Baltic Dry Index Boosts Denmark’s Maersk
Copenhagen, Denmark.
Is this index for real?
This morning I’m on the way to meet Jyske Bank Private Banking in beautiful Copenhagen. The flight is just under an hour from Oslo so I won’t be bothering with bags or anything to check-in – exactly how I like to travel for day trips.
Denmark is about a lot of things but especially shipping. And the biggest company on the Copenhagen Stock Exchange is Maersk A/S, a formidable global container shipping company that’s easily recognizable the world over.

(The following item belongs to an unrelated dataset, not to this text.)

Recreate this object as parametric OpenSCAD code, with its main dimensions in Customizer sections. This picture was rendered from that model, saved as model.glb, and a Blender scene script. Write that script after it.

Since collapsing a spectacular 97% from its all-time high last year the Baltic Dry Index (see chart below) has managed a pretty impressive rebound. After hitting a low in December the index has surged more than six-fold as rising demand for raw materials in China leads to a recovery in rates charged by Cape-sized vessels.
Day rates for Cape-sized vessels, which transport iron ore and coal, have risen sharply in recent weeks; rates have more than doubled from $22,000 at the beginning of May to $57,000 on May 28.

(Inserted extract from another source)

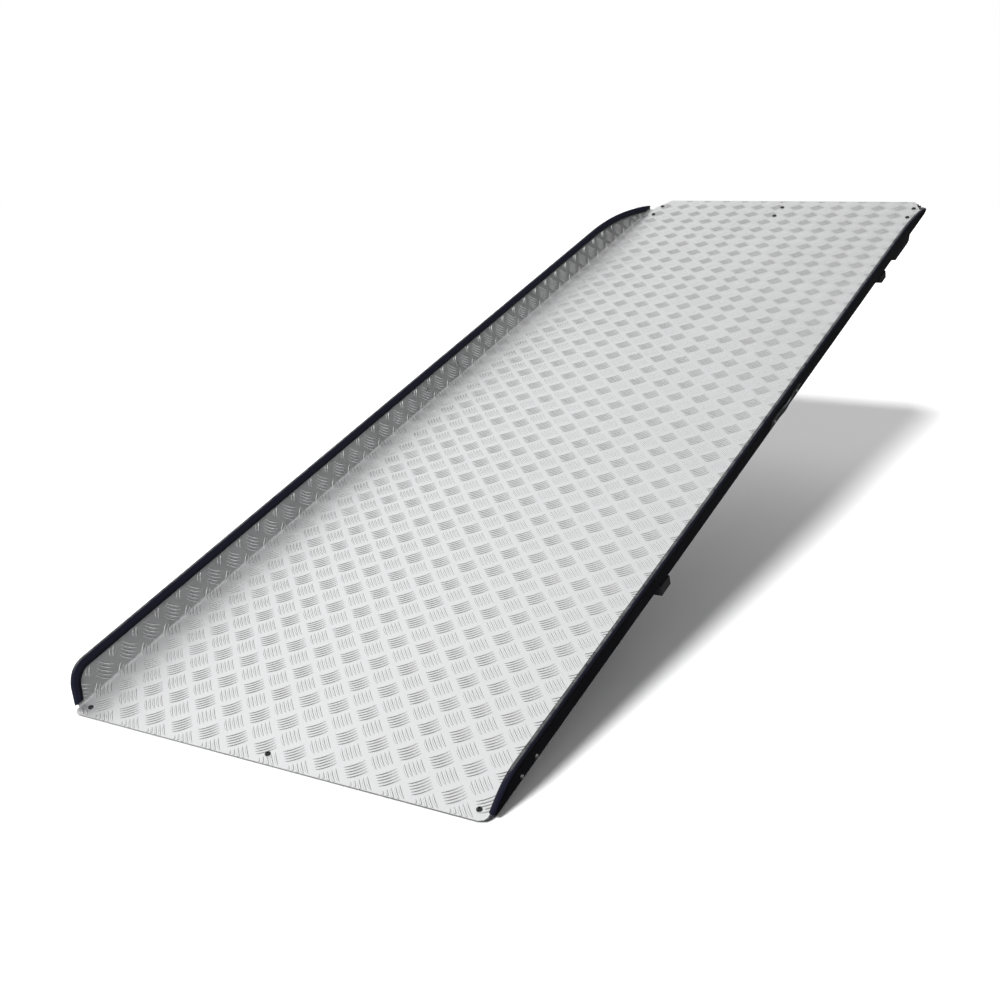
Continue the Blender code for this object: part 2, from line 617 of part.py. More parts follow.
def rail_bolts(bright, leaf):
    """Two screws per side that hold the rail to the kerb near the toe; blind in the kerb."""
    face = SHEET + GAP + RAIL_T + GAP
    head = button_head(RAIL_BOLT_HEAD_R, RAIL_BOLT_R, face - KERB_SKIN - GAP)
    for label, side in SIDES:
        for number, distance in enumerate(RAIL_BOLTS, 1):
            y = TOE_Y + distance
            nodes = (f"side_rail_{label}", "deck_tray")
            side_drill(f"bolt_{label}_{number}", nodes, side, y, RAIL_BOLT_H, RAIL_BOLT_R, KERB_SKIN)
            bm = lathe(head, 12, side_matrix(side, face, y, RAIL_BOLT_H))
            add_mesh(f"rail_bolt_{label}_{number}", bm, bright, leaf)


def stow_latches(steel, bright, leaf):
    """A sliding bolt in a block under each rail near the top, to hold the folded leaf."""
    top = UNDER_Z - RAIL_T - 2 * GAP
    y = TOE_Y + LATCH_Y
    rod_z = top - LATCH_D * 0.5
    slope = 0.022
    half = LATCH_L / 2
    side_view = [
        (y - half, top), (y + half, top), (y + half - slope * 0.4, top - LATCH_D * 0.8),
        (y + half - slope, top - LATCH_D), (y - half + slope, top - LATCH_D),
        (y - half + slope * 0.3, top - LATCH_D * 0.6),
    ]
    outer = HALF_W + 0.001
    inner = outer - LATCH_W
    for label, side in SIDES:
        span = sorted((side * inner, side * outer))
        name = f"latch_block_{label}"
        block = add_mesh(name, prism(side_view, *span, along_x), steel, leaf, smooth=False)
        rod_start, rod_end = inner - 0.016, outer - 0.001
        local = Matrix.Rotation(side * math.pi / 2, 4, "Y")
        turn = Matrix.Translation((side * rod_start, y, rod_z)) @ local
        length = rod_end - rod_start
        clear = LATCH_ROD_R + GAP
        channel = [(0, -0.010), (clear, -0.010), (clear, length + 0.020), (0, length + 0.020)]
        cut(block, add_mesh(f"{name}_bore", lathe(channel, 16, turn), None))
        handle_x = inner + 0.022
        slot_half = 0.0042
        slot_low = top - LATCH_D - 0.010
        slot_far = handle_x + slot_half + LATCH_TRAVEL
        slot_ends = sorted((side * (handle_x - slot_half), side * slot_far))
        slot = [
            (y - slot_half, rod_z), (y + slot_half, rod_z), (y + slot_half, slot_low),
            (y - slot_half, slot_low),
        ]
        cut(block, add_mesh(f"{name}_slot", prism(slot, *slot_ends, along_x), None))

        anchor = frame_empty(f"latch_{label}_slide", (side * rod_start, y, rod_z))
        anchor.parent = leaf
        rod = [
            (0, 0), (LATCH_ROD_R, 0), (LATCH_ROD_R, length - 0.003), (LATCH_ROD_R * 0.6, length),
            (0, length),
        ]
        bolt = add_mesh(f"latch_bolt_{label}", lathe(rod, 16, local), bright, anchor)
        stem_radius, stem_length = 0.003, 0.024
        reach = side * (handle_x - rod_start)
        stem_place = Matrix.Translation((reach, 0, 0)) @ Matrix.Rotation(math.pi, 4, "X")
        grip = [
            (0, 0), (stem_radius, 0), (stem_radius, stem_length - 0.008),
            (0.006, stem_length - 0.006), (0.0065, stem_length), (0.004, stem_length + 0.003),
            (0, stem_length + 0.003),
        ]
        stem = add_mesh(f"latch_{label}_stem", lathe(grip, 12, stem_place), None)
        cut(bolt, stem, "UNION")
        stem.parent = anchor


def build():
    clear_scene()
    tread = material("tread_plate", (0.80, 0.81, 0.82), 0.35, 1.0)
    aluminium = material("plain_aluminium", (0.70, 0.71, 0.72), 0.40, 1.0)
    powder = material("black_powder_coat", (0.022, 0.023, 0.035), 0.45, 0.0)
    rubber = material("black_rubber", (0.020, 0.021, 0.026), 0.70, 0.0)
    plastic = material("black_plastic", (0.025, 0.025, 0.028), 0.50, 0.0)
    webbing = material("black_webbing", (0.030, 0.030, 0.034), 0.85, 0.0)
    bright = material("zinc_plated_steel", (0.62, 0.62, 0.64), 0.30, 1.0)

    sill = frame_empty("sill_axis", (0, AXIS_Y, AXIS_Z))
    leaf = frame_empty("leaf_axis", (0, AXIS_Y, AXIS_Z), (INCLINE, 0, 0))
    deck_tray(tread, leaf)
    for label, side in SIDES:
        edge_trim(label, side, rubber, leaf)
        side_rail(label, side, powder, leaf)
    toe_pieces(aluminium, rubber, bright, leaf)
    cross_beams(powder, plastic, leaf)
    hinges(powder, bright, leaf, sill)
    sill_plate(aluminium, bright, sill)
    pull_straps(webbing, bright, leaf)
    rail_bolts(bright, leaf)
    stow_latches(powder, bright, leaf)


build()
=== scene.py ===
"""Looks for the folding loading ramp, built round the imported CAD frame.

Lengths are metres.  The leaf is worked on in its own frame (x across, y up the slope, z square to
the deck, origin on the hinge axis), and every finished mesh is stored in the row frame at rest.
"""
import json
import math

import bmesh
import bpy
from mathutils import Matrix, Vector


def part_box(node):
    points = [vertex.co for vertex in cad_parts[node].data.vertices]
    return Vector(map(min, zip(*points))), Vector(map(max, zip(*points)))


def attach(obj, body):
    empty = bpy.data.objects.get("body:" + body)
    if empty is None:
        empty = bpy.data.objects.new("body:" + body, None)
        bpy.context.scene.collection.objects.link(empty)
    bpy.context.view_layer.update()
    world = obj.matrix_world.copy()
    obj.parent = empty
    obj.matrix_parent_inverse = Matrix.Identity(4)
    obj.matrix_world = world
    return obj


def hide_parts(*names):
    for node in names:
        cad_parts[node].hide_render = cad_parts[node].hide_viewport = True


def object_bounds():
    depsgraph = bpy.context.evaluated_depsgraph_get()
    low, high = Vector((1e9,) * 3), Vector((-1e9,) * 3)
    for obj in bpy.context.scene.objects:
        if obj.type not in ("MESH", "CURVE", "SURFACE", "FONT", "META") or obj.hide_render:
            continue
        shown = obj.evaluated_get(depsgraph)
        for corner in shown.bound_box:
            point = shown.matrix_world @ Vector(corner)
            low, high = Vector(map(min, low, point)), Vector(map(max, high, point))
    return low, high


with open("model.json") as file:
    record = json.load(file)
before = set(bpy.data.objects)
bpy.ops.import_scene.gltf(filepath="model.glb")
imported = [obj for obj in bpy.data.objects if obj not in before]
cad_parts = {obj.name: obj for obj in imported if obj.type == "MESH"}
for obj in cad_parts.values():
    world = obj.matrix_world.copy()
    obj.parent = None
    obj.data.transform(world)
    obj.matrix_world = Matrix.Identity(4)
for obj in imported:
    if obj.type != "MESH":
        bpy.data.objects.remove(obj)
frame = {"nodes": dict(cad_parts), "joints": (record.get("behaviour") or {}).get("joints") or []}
NODES = frame["nodes"]
CAD_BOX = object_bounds()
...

With the Baltic Dry Index soaring over the last five months it’s no wonder the commodity bulls are coming out of hibernation. Like copper, the Baltic Dry Index acts as a leading economic indicator for the world economy and broad-based commodity consumption.
But is this index ahead of itself considering the state of the global economy and the likely sluggish recovery that lies ahead following the biggest boom from 2003 to 2008?
I would have to argue that the Baltic Dry Index is way ahead of itself and the fundamentals supporting the global economy and the state of shipping.
Shipping rates might be enjoying a dead-cat bounce since December. Yet it would seem logical that day rates are likely to decline again later this summer or fall as new shipping tonnage hits the marketplace.
The South Korean shipbuilders – the world’s largest -- were overwhelmed with new contracts until mid-2008 when the global economy fell off a cliff; that new supply is coming soon. That alone won’t help shipping rates as a supply glut hits industry.
As for China, it’s naïve to believe her economy will enjoy another pre-2008 boom or recovery. I have serious doubts about the sustainability of China’s demand for iron ore or steel in mid-2009. Also, the outlook for shipping rates will depend on how quickly the congestion outside China’s ports eased.
Commodities, the Baltic Dry Index and natural resource currencies are posting some big gains since March. Judging by the big rally in bulk carrier day rates and crude oil prices this just might be the beginning of a new bull market for raw materials. But considering the significant damage caused by the collapse of bank lending, credit and global consumption, I’m also wondering if this is just a bear market rally or the real thing? I tend to believe it’s the former.